IPCC delegates at the 2007 Nobel ceremonies. Credit: IPCC SECRETARIAT

On August 31 — before holding elections for its chairman and governing bureau, deciding what to do with the money from its 2007 Nobel Peace Prize, and fleshing out plans for its next assessment report — the Intergovernmental Panel on Climate Change (IPCC) celebrated 20 years as the world's premier climate change oracle. Marking the anniversary is a climate policy timeline that goes online today at Nature Reports Climate Change. The timeline looks back at the international policy debates that first gave birth to the IPCC, and then were shaped by its findings.

Since the United Nations set up the panel in 1988, most climate experts on the globe have contributed to its twice-a-decade reports on the scientific understanding of climate change and its implications. 'Intergovernmental' has been an organizing keyword: officials and experts drawn from government institutions worldwide oversee the IPCC's activities, and all participating governments vet its assessment reports line by line before publication. The cautious conclusions that result have long been seen as authoritative, and the periodic reports funnel scientific information into succeeding rounds of UN climate talks.

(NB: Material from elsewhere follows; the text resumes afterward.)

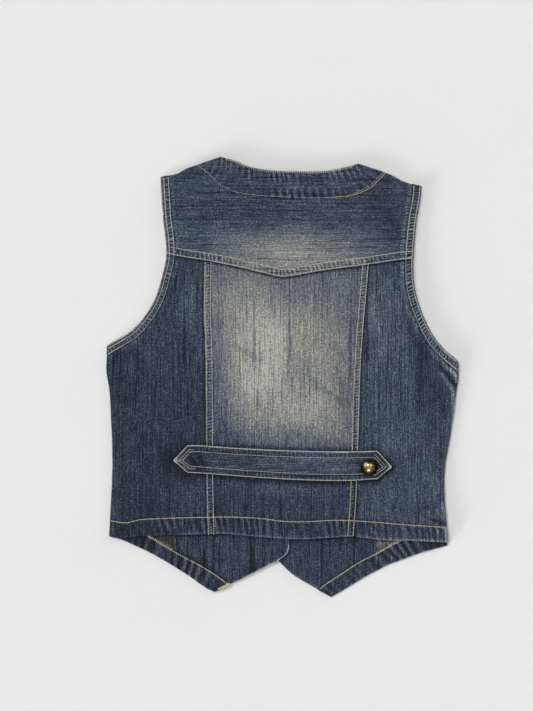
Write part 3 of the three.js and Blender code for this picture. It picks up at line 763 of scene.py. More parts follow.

The IPCC of 2008 shows little inclination to mess with success. The elections at the meeting September 1–4 kick off work on a fifth assessment report with a similar scope, structure and schedule to its Nobel-winning predecessor. That six-year timetable won't see the report released until 2013–2014, long after the December 2009 deadline for a UN climate treaty to replace the Kyoto Protocol. But still up for discussion — if not at this IPCC meeting, then soon — is whether the panel can provide more specific and short-term input that post-Kyoto negotiators have anxiously requested.

Though the expert panel has now resolved the question of whether human activity is responsible for climate change, it will have its work cut out in addressing the many unresolved issues in climate science and in refining its predictions of future warming. That, no doubt, will keep the IPCC going through the next several years, and perhaps decades more.